Uma rodada de atualizações das promessas dos países (os NDCs) ajudaria muito a sinalizar o ímpeto. Até agora, as atualizações foram poucas e, bem, não ambiciosas o suficiente para colocar o mundo no caminho certo para atingir 2°C ou 1,5°C. Ainda não ouvimos de vários grandes emissores, e a Secretaria estendeu o prazo, agora para 31 de Dezembro de 2020. O Reino Unido – que detém a presidência da próxima Conferência das Partes sobre o clima da UNFCCC – está incentivando as partes a apresentarem NDCs ambiciosos na preparação para a celebração do quinto aniversário do Acordo de Paris, em 12 de Dezembro de 2020.
Claro, a principal diferença entre a retirada do Protocolo de Quioto e a saída do Acordo de Paris é que este último existe legalmente. Está em vigor e começou este ano. Uma ausência contínua dos EUA pode reduzir o apoio financeiro, mas não reduzirá as obrigações dos países de apresentar NDCs melhores a cada 5 ou 10 anos e relatar seu progresso. Os Estados Unidos, porém, perderão a chance de moldar os mercados de carbono do acordo, ainda em negociação. Ser um estranho tem um custo.
Enquanto isso, a transição energética continuará, inclusive nos Estados Unidos. A energia eólica supera o carvão no Texas, que produz mais energia eólica do que em qualquer outro lugar dos Estados Unidos.
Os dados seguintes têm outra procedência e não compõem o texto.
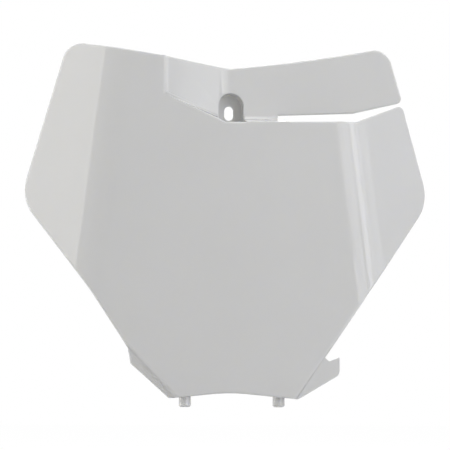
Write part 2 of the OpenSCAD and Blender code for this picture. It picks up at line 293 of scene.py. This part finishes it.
@dataclass
class Plate:
    """The moulded sheet with its pocket, ledge, brackets and pegs, all in one piece."""

    node: str = "number_plate"
    name: str = "plate_shell"
    slot: str = "plate"
    body: str = "root"

    # Welding of the solid's loose triangles.
    weld: float = 0.002 * MM
    flat_limit: float = math.radians(0.4)
    shortest: float = 0.3 * MM

    # Rounding, and where each kind of edge lies.
    rounding: float = 1.2 * MM
    rounding_steps: int = 4
    sharp_from: float = math.radians(28)
    front_below: float = -0.3
    draw_within: float = 0.02
    pocket_reach: float = 10.5 * MM
    pocket_height: float = 199.2 * MM
    mounts_reach: float = 60 * MM
    mounts_height: float = 20 * MM
    mounts_front: float = -5.5 * MM

    # What counts as a fold, and how far from it edges are left sharp.
    speck: float = 0.02 * MM * MM
    turned_below: float = -0.2
    fold_reach: float = 1.6 * MM
    pocket_zone: float = 30 * MM
    pocket_fold_reach: float = 0.7 * MM
    flank_top: float = 75 * MM
    short_edge: float = 7 * MM
    eased_on_flanks: tuple[float, ...] = (7 * MM, 7 * MM, 7 * MM, 60 * MM)

    # Finish of the rounded mesh.
    stray: float = 0.55 * MM
    smooth_below: float = math.radians(40)

    def build(self, finish: GlossPolypropylene) -> bpy.types.Object:
        """Build the shell over its solid and dress it.

        Args:
            finish: The plastic that it is made of.

        Returns:
            The finished piece.
        """
        shell = self.welded_copy()
        self.weigh_edges(shell)
        self.round_edges(shell)
        self.smooth(shell)
        shell.data.materials.clear()
        shell.data.materials.append(finish.material())
        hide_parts(self.node)
        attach(shell, self.body)
        return shell

    def welded_copy(self) -> bpy.types.Object:
        """Copy the solid's mesh, weld its triangles and join those that are flush.

        Returns:
            The copy, selected and active.
        """
        bpy.ops.object.select_all(action="DESELECT")
        shell = bpy.data.objects.new(self.name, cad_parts[self.node].data.copy())
        bpy.context.scene.collection.objects.link(shell)
        shell.select_set(True)
        bpy.context.view_layer.objects.active = shell
        bpy.ops.object.mode_set(mode="EDIT")
        bpy.ops.mesh.select_all(action="SELECT")
        bpy.ops.mesh.remove_doubles(threshold=self.weld)
        bpy.ops.mesh.dissolve_limited(angle_limit=self.flat_limit)
        bpy.ops.mesh.dissolve_degenerate(threshold=self.shortest)
        bpy.ops.object.mode_set(mode="OBJECT")
        return shell

    def weigh_edges(self, shell: bpy.types.Object) -> None:
        """Give each sharp edge the share of the rounding that its kind has.

        Args:
            shell: The welded copy.
        """
        mesh = shell.data
        sides: dict[tuple[int, int], list[Vector]] = {}
        for face in mesh.polygons:
            for key in face.edge_keys:
                sides.setdefault(key, []).append(face.normal.copy())
        kinds: dict[tuple[int, int], Edge] = {}
        for edge in mesh.edges:
            normals = sides[edge.key]
            if len(normals) == 2 and normals[0].angle(normals[1]) > self.sharp_from:
                ends = [mesh.vertices[index].co for index in edge.vertices]
                kinds[edge.key] = self.kind((ends[0] + ends[1]) / 2, normals)
        weights = mesh.attributes.new("bevel_weight_edge", "FLOAT", "EDGE")
        for edge in mesh.edges:
            if edge.key in kinds:
                weights.data[edge.index].value = kinds[edge.key].value

    def kind(self, middle: Vector, normals: list[Vector]) -> Edge:
        """Tell an edge's kind from its place and the two faces that meet there.

        Args:
            middle: The edge's middle.
            normals: The normals of the two faces.

        Returns:
            MOUTH on the pocket's rim and OUTLINE elsewhere, where a face that looks forward meets
            a wall along the mould's draw. INNER for all other edges and for the peg brackets.
        """
        faces_front = any(normal.y < self.front_below for normal in normals)
        along_draw = any(abs(normal.y) < self.draw_within for normal in normals)
        on_mounts = (
            abs(middle.x) < self.mounts_reach
            and middle.z < self.mounts_height
            and middle.y > self.mounts_front
        )
        if on_mounts or not (faces_front and along_draw):
            return Edge.INNER
        from_pocket = math.hypot(middle.x, middle.z - self.pocket_height)
        return Edge.MOUTH if from_pocket < self.pocket_reach else Edge.OUTLINE

    def round_edges(self, shell: bpy.types.Object) -> None:
        """Round the weighted edges, and leave those sharp where rounding would fold the skin over.

        Args:
            shell: The welded copy with its weights, which gets the rounded mesh.
        """
        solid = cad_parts[self.node].data
        corners = [vertex.co for vertex in solid.vertices]
        skin = BVHTree.FromPolygons(corners, [tuple(face.vertices) for face in solid.polygons])
        plain = shell.data
        self.bevel(shell, plain)
        for longest in self.eased_on_flanks:
            folds = self.folds(shell.data, skin)
            LOG.info("rounding: %d points at folds", len(folds))
            if folds:
                self.ease(plain, folds, longest)
                self.bevel(shell, plain)
        self.pull_back(shell.data, skin)

    def bevel(self, shell: bpy.types.Object, plain: bpy.types.Mesh) -> None:
        """Give the shell a rounded copy of the welded mesh.

        Args:
            shell: The shell, which is the active object.
            plain: The welded mesh with its weights.
        """
        shell.data = plain.copy()
        rounding = shell.modifiers.new("rounding", "BEVEL")
        rounding.limit_method = "WEIGHT"
        rounding.width = self.rounding
        rounding.segments = self.rounding_steps
        rounding.use_clamp_overlap = False
        rounding.miter_outer = "MITER_SHARP"
        bpy.ops.object.modifier_apply(modifier=rounding.name)

    def folds(self, mesh: bpy.types.Mesh, skin: BVHTree) -> list[Vector]:
        """Find where the rounding folded the skin over.

        Args:
            mesh: The rounded mesh.
            skin: The solid's faces.

        Returns:
            The corners of the triangles that point the wrong way.
        """
        found: list[Vector] = []
        mesh.calc_loop_triangles()
        for piece in mesh.loop_triangles:
            if piece.area > self.speck:
                ends = [mesh.vertices[index].co for index in piece.vertices]
                _, normal, _, _ = skin.find_nearest((ends[0] + ends[1] + ends[2]) / 3)
                if normal.dot(piece.normal) < self.turned_below:
                    found.extend(end.copy() for end in ends)
        return found

    def ease(self, mesh: bpy.types.Mesh, folds: list[Vector], longest: float) -> None:
        """Leave the shorter edges beside a fold unrounded.

        Args:
            mesh: The welded mesh, whose weights change.
            folds: The points at the folds.
            longest: Length up to which an edge of the lower flanks may be left sharp.
        """
        spots = KDTree(len(folds))
        for index, spot in enumerate(folds):
            spots.insert(spot, index)
        spots.balance()
        weights = mesh.attributes["bevel_weight_edge"]
        for edge in mesh.edges:
            ends = [mesh.vertices[index].co for index in edge.vertices]
            weight = weights.data[edge.index]
            on_flank = max(end.z for end in ends) < self.flank_top
            limit = longest if on_flank else self.short_edge
            if weight.value > 0.0 and (ends[0] - ends[1]).length < limit:
                from_pocket = math.hypot(ends[0].x, ends[0].z - self.pocket_height)
                by_pocket = from_pocket < self.pocket_zone
                reach = self.pocket_fold_reach if by_pocket else self.fold_reach
                if min(spots.find(end)[2] for end in ends) < reach:
                    weight.value = 0.0

    def pull_back(self, mesh: bpy.types.Mesh, skin: BVHTree) -> None:
        """Put back the points that the rounding threw clear of the solid or past its front.

        Args:
            mesh: The rounded mesh.
            skin: The solid's faces.
        """
        front = cad_box[0].y
        for vertex in mesh.vertices:
            near, normal, _, _ = skin.find_nearest(vertex.co)
            if (vertex.co - near).dot(normal) > self.stray:
                vertex.co = near
            vertex.co.y = max(vertex.co.y, front)

    def smooth(self, shell: bpy.types.Object) -> None:
        """Shade the bends smooth and keep the large faces flat.

        Args:
            shell: The rounded shell, which is the active object.
        """
        bpy.ops.object.shade_smooth_by_angle(angle=self.smooth_below)
        weighted = shell.modifiers.new("weighting", "WEIGHTED_NORMAL")
        weighted.keep_sharp = True
        bpy.ops.object.modifier_apply(modifier=weighted.name)


@dataclass
class Viewpoint:
    """Camera that stands where the photograph was taken."""

    aim: Vector
    distance: float = 1760 * MM
    turn: float = math.radians(5.97)
    rise: float = math.radians(3.72)
    roll: float = math.radians(0.20)
    aside: float = 6.02 * MM
    above: float = 6.58 * MM
    lens: float = 204.1

    def axes(self) -> Matrix:
        """Work out the camera's right, forward and up directions, as the rows of a matrix.

        Returns:
            The matrix that turns the plate's directions into the camera's.
        """
        turned = Matrix.Rotation(self.turn, 3, "Z")
        raised = Matrix.Rotation(-self.rise, 3, "X")
        rolled = Matrix.Rotation(self.roll, 3, "Y")
        return rolled @ raised @ turned

    def build(self) -> bpy.types.Object:
        """Make the scene's camera.

        Returns:
            The camera.
        """
        data = bpy.data.cameras.new("camera")
        data.lens = self.lens
        camera = bpy.data.objects.new("camera", data)
        bpy.context.scene.collection.objects.link(camera)
        right, forward, up = self.axes()
        offset = right * self.aside + forward * self.distance + up * self.above
        camera.location = self.aim - offset
        camera.rotation_euler = Matrix((right, up, -forward)).transposed().to_euler()
        bpy.context.scene.camera = camera
        return camera


@dataclass
class Softbox:
    """Flat lamp that faces the plate."""

    name: str
    azimuth: float
    elevation: float
    width: float
    height: float
    brightness: float
    tint: Colour = WHITE
    distance: float = 1.6

    def build(self, aim: Vector) -> bpy.types.Object:
        """Hang the lamp.

        Args:
            aim: The point that it faces.

        Returns:
            The lamp.
        """
        lamp = bpy.data.lights.new(self.name, "AREA")
        lamp.shape = "RECTANGLE"
        lamp.size = self.width
        lamp.size_y = self.height
        lamp.energy = self.brightness * math.pi * self.width * self.height
        lamp.color = self.tint
        hung = bpy.data.objects.new(self.name, lamp)
        bpy.context.scene.collection.objects.link(hung)
        aside = math.radians(self.azimuth)
        high = math.radians(self.elevation)
        level = math.cos(high)
        away = Vector((math.sin(aside) * level, -math.cos(aside) * level, math.sin(high)))
        hung.location = aim + away * self.distance
        hung.rotation_euler = away.to_track_quat("Z", "Y").to_euler()
        hung.visible_camera = False
        return hung


@dataclass
class Studio:
    """Pale floor, white surroundings and the lamps."""

    aim: Vector
    floor_drop: float = 120 * MM
    floor_side: float = 16.0
    fill: float = 0.12
    lamps: tuple[Softbox, ...] = (
        Softbox("right_softbox", 29.0, 29.1, 0.55, 1.60, 1.6, (0.99, 0.995, 1.02)),
        Softbox("bright_strip", 45.5, 29.1, 0.27, 1.60, 3.15, (0.99, 0.995, 1.02)),
        Softbox("right_flag", 54.0, 29.1, 0.15, 1.60, 1.7, (0.98, 1.0, 1.04)),
        Softbox("right_panel", 66.0, 28.5, 0.45, 1.60, 1.0, (0.98, 1.0, 1.04)),
        Softbox("right_reflector", 35.0, -4.0, 0.90, 0.33, 2.35, (0.99, 0.995, 1.02)),
        Softbox("left_panel", -63.0, 12.5, 0.27, 2.0, 2.0, (1.02, 1.0, 0.94)),
        Softbox("left_softbox", -97.0, 12.5, 0.72, 2.0, 3.5),
        Softbox("top_panel", 0.0, 80.0, 0.39, 1.16, 3.5),
        Softbox("front_softbox", -17.0, 32.0, 1.0, 0.9, 0.35, (1.02, 1.0, 0.94)),
        Softbox("back_panel", 170.0, 25.0, 1.6, 1.2, 1.0),
    )

    def build(self, lowest: float) -> None:
        """Set up the floor, the surroundings and the lamps.

        Args:
            lowest: Height of the plate's lowest point.
        """
        self.lay_floor(lowest - self.floor_drop)
        self.light_surroundings()
        for lamp in self.lamps:
            lamp.build(self.aim)

    def lay_floor(self, height: float) -> None:
        """Lay the pale floor.

        Args:
            height: Height of the floor.
        """
        bpy.ops.object.select_all(action="DESELECT")
        bpy.ops.mesh.primitive_plane_add(size=self.floor_side, location=(0.0, 0.0, height))
        floor = bpy.context.object
        floor.name = "floor"
        bpy.ops.object.transform_apply(location=True, rotation=True, scale=True)
        floor.data.materials.append(StudioPaper().material())

    def light_surroundings(self) -> None:
        """Make the surroundings white to look at and give them a soft, even light."""
        world = bpy.data.worlds.new("surroundings")
        bpy.context.scene.world = world
        world.use_nodes = True
        nodes = Nodes(world.node_tree)
        sky = nodes.add("ShaderNodeBackground", Color=(*WHITE, 1.0))
        strength = nodes.add("ShaderNodeMapRange")
        strength.inputs["To Min"].default_value = self.fill
        strength.inputs["To Max"].default_value = 1.0
        nodes.link(nodes.seen(tuple(SeenBy)), strength.inputs["Value"])
        nodes.link(strength.outputs["Result"], sky.inputs["Strength"])
        output = nodes.add("ShaderNodeOutputWorld")
        nodes.link(sky.outputs["Background"], output.inputs["Surface"])


def main() -> None:
    """Dress the plate, then set up the studio and the camera round it."""
    logging.basicConfig(level=logging.INFO, format="%(name)s: %(message)s")
    low, _ = cad_box
    shell = Plate().build(GlossPolypropylene())
    LOG.info("%s: %d faces", shell.name, len(shell.data.polygons))
    Studio(AIM).build(low.z)
    Viewpoint(AIM).build()
    bpy.context.scene.view_settings.view_transform = "Standard"


if __name__ == "__main__":
    main()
O Texas faz parte de uma tendência global. A energia renovável agora responde por um terço da capacidade global de energia. O mercado mudou drasticamente desde os dias do Protocolo de Kyoto.
Se um futuro presidente dos Estados Unidos deseja voltar a aderir ao Acordo de Paris, deve apresentar um novo NDC que seja mais ambicioso do que o anterior. O presidente Trump cancelou quase 100 proteções ambientais. Partindo dessa posição política mais fraca, será necessário algum trabalho para um futuro presidente dos Estados Unidos prometer um novo plano climático ao Acordo de Paris que seja mais ambicioso do que a promessa de 2015 de Obama. Como resultado, os Estados Unidos podem ficar fora por um tempo, mas a estrutura para cooperação global, bem como as forças de mercado e a pressão dos cidadãos para tomar medidas climáticas, podem e continuarão.